By contrast, can The New York Review claim that a political harangue by a fixated ideologue is a “review” when, in fact, it is largely a polemic? Would The New York Review have selected, say, Gil Green of the American Communist Party to review Isaac Deutscher’s biography of Leon Trotsky? Mr. Carr is so explicitly opposed to Anarchism, so riddled by hostility toward the entire subject and particularly Spanish Anarchism, that his review reflects prejudgment rather than evaluation. Your readers will have to examine my book and determine for themselves whether Carr’s hatchet job does justice to its contents and nuances….
Murray Bookchin
Hoboken, New Jersey
Mr. Bookchin’s letter takes a different view of Raymond Carr’s work from the one in his book. He states there that “Raymond Carr’s Spain, 1808-1939 (Oxford, 1966) is an eminently readable and informative account of political events,” and he refers to Mr. Carr’s “perceptive account of modern Spanish history….” Gerald Brenan, whose writing on the Spanish anarchists Mr. Bookchin calls the “finest and most moving account in English…to date,” had a similar opinion of Mr. Carr’s work, one that is pertinent to his qualifications as a reviewer: “…his grasp and penetration are equally assured when he writes on Carlism or Anarchism or on Basque or Catalan Nationalism…. His comments show a deep understanding of Spanish life and, since he has no bias, his conclusions are always convincing” (NYR, November 17, 1966).
The Editors
Raymond Carr replies:
I simply cannot understand the moral outrage of Mr. Bookchin, but then we unreconstructed Oxford dons are bad at morals anyway. The review was favorable to the book as an honest, scholarly and sympathetic account of Anarchism; nor was it dismissive of all anarchists as Mr. Bookchin seems to say. It is absurd, given the general tone of the review, to say that I imply that Mr. Bookchin’s work is “largely a disaster.” Who knows? Perhaps my vanity is ruffled when he attributes a quotation from my prejudiced works to E.H. Carr. This confusion is a cross which I have borne till my shoulders sag.
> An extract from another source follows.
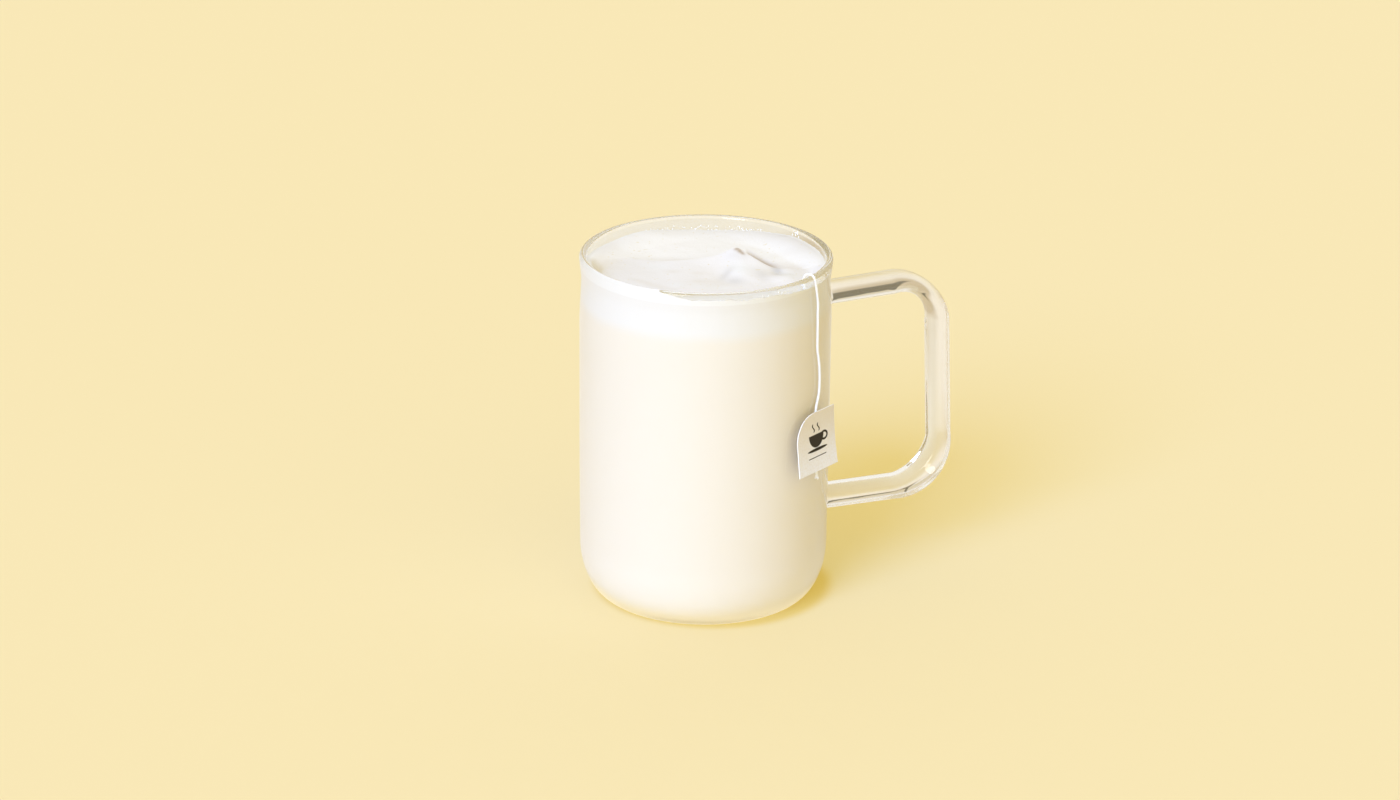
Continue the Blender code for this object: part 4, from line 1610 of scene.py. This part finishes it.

To descend to detail. What is wrong with the phrase “primitive rebels” (the term is, as Mr. Bookchin knows, not of my invention) applied to Andalusian rural anarchists? I make quite clear the distinction between the activist “elitists” and other sections of the movement. If people murder people they are rightly called “assassins.” I have always believed in calling a spade a spade. The phrase “wild men” would certainly be applied to the Dostoyevskian fringes of the movement by, say, Victor Serge. “Unstable adolescents” is the phrase used by the most distinguished scholar of early anarchism. It is merely a statement of fact that the CNT has defended homosexuals, feminists, gypsies, etc.; and, of course, it is a mere personal and unverifiable hypothesis of mine that a successful revolution cannot be based on such support.
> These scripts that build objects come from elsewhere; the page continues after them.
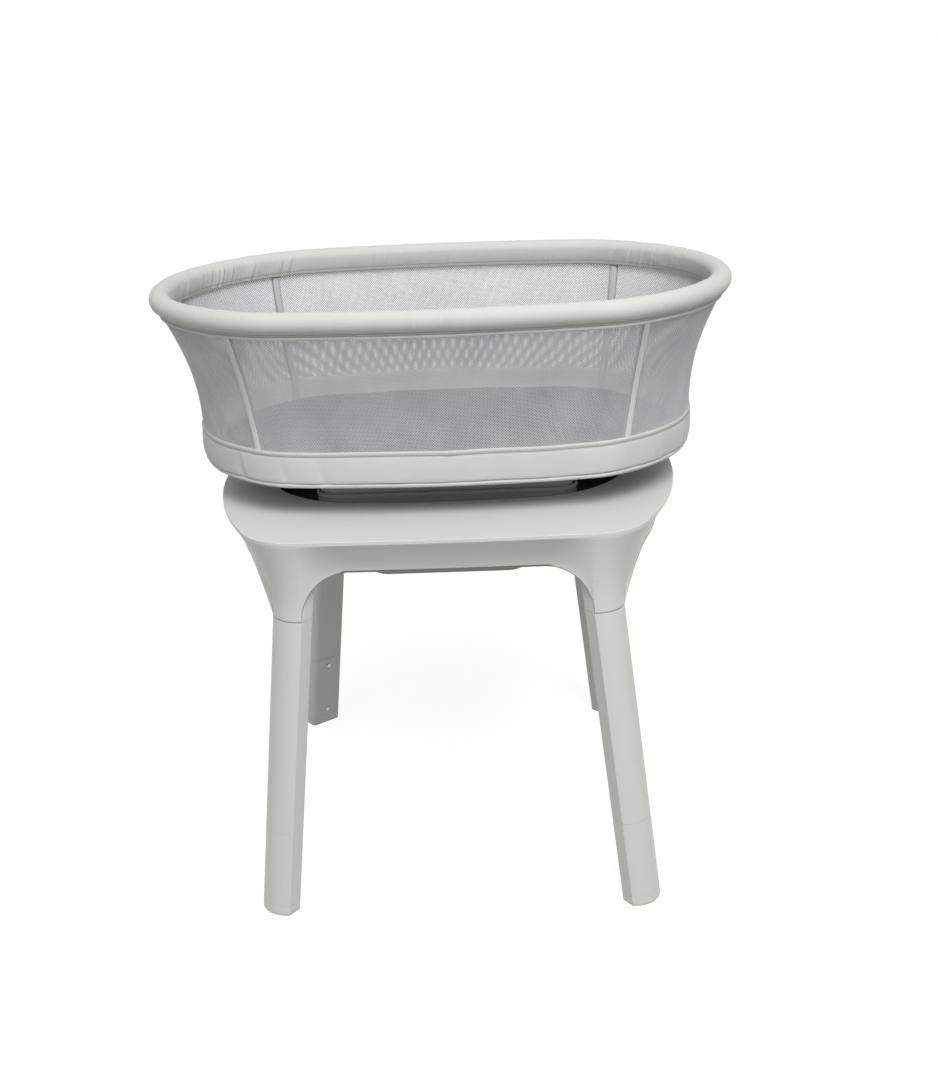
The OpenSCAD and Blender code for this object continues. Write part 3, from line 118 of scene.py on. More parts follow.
def make_piece(name, points, faces, uv=None, smooth=True, closed=True):
    """A mesh object from points (n, 3) and faces (m, k) given as whole arrays, with one UV per
    point where uv is given. A closed shell whose signed volume, the sum of the faces' corner
    triple products, comes out negative has its faces turned to point outwards."""
    points = np.asarray(points, np.float64).reshape(-1, 3)
    faces = np.asarray(faces, np.int32)
    if closed:
        a, b, c = points[faces[:, 0]], points[faces[:, 1]], points[faces[:, 2]]
        d = points[faces[:, -1]]
        if (np.einsum("ij,ij->i", a, np.cross(b, c)) + np.einsum("ij,ij->i", a, np.cross(c, d))).sum() < 0:
            faces = faces[:, ::-1]
    sides = faces.shape[1]
    mesh = bpy.data.meshes.new(name)
    mesh.vertices.add(len(points))
    mesh.vertices.foreach_set("co", points.astype(np.float32).ravel())
    mesh.loops.add(faces.size)
    mesh.loops.foreach_set("vertex_index", np.ascontiguousarray(faces).ravel())
    mesh.polygons.add(len(faces))
    mesh.polygons.foreach_set("loop_start", np.arange(0, faces.size, sides, dtype=np.int32))
    mesh.update(calc_edges=True)
    mesh.polygons.foreach_set("use_smooth", np.full(len(mesh.polygons), smooth))
    if uv is not None:
        layer = mesh.uv_layers.new(name="cloth")
        flat = np.asarray(uv, np.float32).reshape(-1, 2)[faces.ravel()]
        layer.data.foreach_set("uv", flat.ravel())
    piece = bpy.data.objects.new(name, mesh)
    bpy.context.scene.collection.objects.link(piece)
    return piece


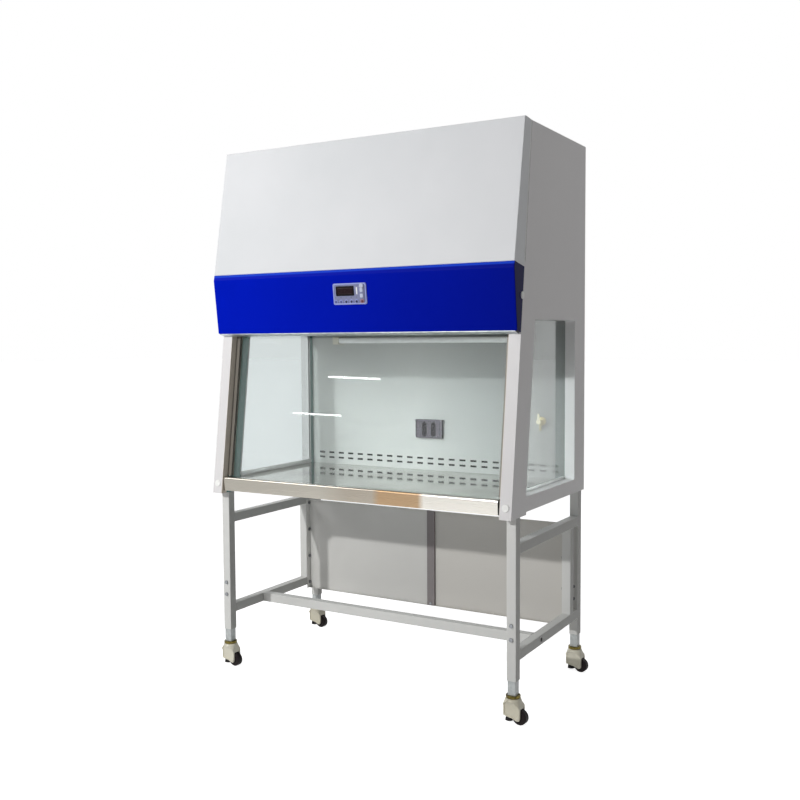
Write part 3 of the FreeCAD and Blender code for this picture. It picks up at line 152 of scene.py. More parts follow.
# Cold-rolled stainless sheet, ground along its length: fine lines and soft clouds, a folded front edge
# painted with the room's reflection in bands along it, and a level deck that years of wiping have polished
def brushedSheet(name, colour, cloudColour, roughness, cloudMm, shades=()):
    material, tree, surface, place = startMaterial(name, {"Metallic": 1.0})
    lines = cloud(tree, place, 3.2, 3, (0.012, 1, 1))
    blotch = cloud(tree, place, cloudMm, 2, (1, 1, 0.3))
    plain = blendColours(tree, between(tree, blotch, 0, 1), colour, cloudColour)
    # upright faces take the painted reflection bands; level faces keep the plain tone
    paintedReflection = shadeAlong(tree, place, plain, shades)
    level = facing(tree, "Z", 0.8, 0.98)
    tree.links.new(blendColours(tree, level, paintedReflection, plain), surface.inputs["Base Color"])
    ground = between(tree, lines, roughness - 0.06, roughness + 0.08)
    wiped = between(tree, lines, 0.03, 0.09)
    links = {0: level, 2: ground, 3: wiped}
    rough = addNode(tree, "ShaderNodeMix", {"data_type": "FLOAT"}, links).outputs[0]
    tree.links.new(rough, surface.inputs["Roughness"])
    addRelief(tree, surface, lines, 0.02, 0.12)
    return material


# Hot-dip zinc on sheet: large crystals that each shine a little differently
def spangledZinc(name):
    material, tree, surface, place = startMaterial(name, {"Metallic": 1.0})
    settings = {"Scale": perMetre(14)}
    crystals = addNode(tree, "ShaderNodeTexVoronoi", settings, {"Vector": place}).outputs["Color"]
    grey = addNode(tree, "ShaderNodeRGBToBW", {}, {0: crystals}).outputs[0]
    tree.links.new(blendColours(tree, grey, "9AA0A3", "C6CACC"), surface.inputs["Base Color"])
    tree.links.new(between(tree, grey, 0.32, 0.5, 0, 1), surface.inputs["Roughness"])
    return material


def passLamps(tree, surface, tint):   # rays from lamps go straight through glass, tinted
    clear = addNode(tree, "ShaderNodeBsdfTransparent", {"Color": linear(tint)})
    path = addNode(tree, "ShaderNodeLightPath")
    links = {0: path.outputs["Is Shadow Ray"], 1: surface.outputs[0], 2: clear.outputs[0]}
    mixed = addNode(tree, "ShaderNodeMixShader", {}, links)
    tree.links.new(mixed.outputs[0], outputOf(tree).inputs["Surface"])


# Float glass: clear faces, and a green depth that gathers towards the cut edges
def floatGlass(name, tint, green, density):
    shader = {"Roughness": 0.0, "IOR": 1.5, "Transmission Weight": 1.0, "Base Color": linear(tint)}
    material, tree, surface, place = startMaterial(name, shader)
    depth = {"Color": linear(green), "Density": density}
    absorbed = addNode(tree, "ShaderNodeVolumeAbsorption", depth).outputs[0]
    tree.links.new(absorbed, outputOf(tree).inputs["Volume"])
    wiped = between(tree, cloud(tree, place, 130, 3), 0.0, 0.025)
    tree.links.new(wiped, surface.inputs["Roughness"])   # faint smears of wiping
    passLamps(tree, surface, "F2F4F4")
    return material


# Injection-moulded plastic: even colour, a fine spark-eroded texture; rubber, silicone, filter paper and
# opal glass are made the same way with other values
def mouldedPlastic(name, colour, roughness, texture=0.9, coat=0.0, specular=0.5):
    shader = {"Coat Weight": coat, "Coat Roughness": 0.05, "Specular IOR Level": specular}
    material, tree, surface, place = startMaterial(name, shader)
    grain = cloud(tree, place, texture, 2)
    toned = addNode(tree, "ShaderNodeHueSaturation", {"Color": linear(colour)},
                    {"Value": between(tree, cloud(tree, place, 25, 2), 0.95, 1.04)})
    tree.links.new(toned.outputs[0], surface.inputs["Base Color"])
    tree.links.new(between(tree, grain, roughness - 0.05, roughness + 0.07), surface.inputs["Roughness"])
    addRelief(tree, surface, grain, 0.02, 0.4)
    return material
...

There really isn’t anything to say, because Mr. Bookchin and I are divided on a fundamental issue: the acceptability of terrorism in a democratic society. It is the claim, as many anarchists admitted, of a moral elite to impose its views on a society that can vote to decide the views of the majority. Whatever he may say, while he asserts that terrorism and violence were not “intrinsic features of anarchism” (p. 17) and that the movement was a “curious mixture of pistolerismo and humanism” (p. 127), Mr. Bookchin sympathizes with the “elitist” and “activist” point of view. I reject it, and think that the CNT “no votad” (Don’t vote) campaign during the Second Republic was rooted in two premises:
a) a profound conviction of the incurable moral and political corruption of any bourgeois society and an overriding sense of the moral superiority of the converted;
b) the realization that the anarchists were not a majority in Spain and that therefore there was no alternative to a minority revolution—a view which Garcia Oliver himself later recognized as inconsistent with anarchist libertarianism.
As I make clear, I accept the legitimacy of claim (a) in a nondemocratic situation, for instance during the Martinez Anido regime in Barcelona. I think the claim inadmissible under the Second Republic, where for the first time in Spanish history the masses could vote.
Clearly I do not share Mr. Bookchin’s condemnation of Socialists as a collection of cynical pragmatists. To argue that Largo Caballero “sold out” in the May crisis of 1937 is false; he fell precisely because he refused to abandon the revolutionaries to the vengeance of the CPE and their “bourgeois” allies. As for the unfortunate liberals, remnants of what Mr. Bookchin calls the “San Sebastian crowd,” in my Spanish Tragedy I have tried to point to the dilemmas of the government on July 17-18, 1936. They took what was, in my view, the wrong course, but I understand why they took it. The events of August perhaps give some justification for their reluctance to arm the people.
Unlike Mr. Bookchin, I will demean myself and admit my “distortions.” Yes, you could argue that by taking the phrase “village priests with a sinister reputation for butchery” (p. 33) I have misread a passage by failing to distinguish between “dogmatic and fanatical priests” of the “great northern region” and the Carlists in the mountains. However, Mr. Bookchin’s distortions seem as serious as my own. Where are the “many scholars” who admit that Carlist priests had this sinister reputation? I presume he is referring to the chaplains of the requetés, of whom a few undoubtedly had a reputation as bloodthirsty enthusiasts.
Let me conclude by saying once more that I think The Spanish Anarchists a good book.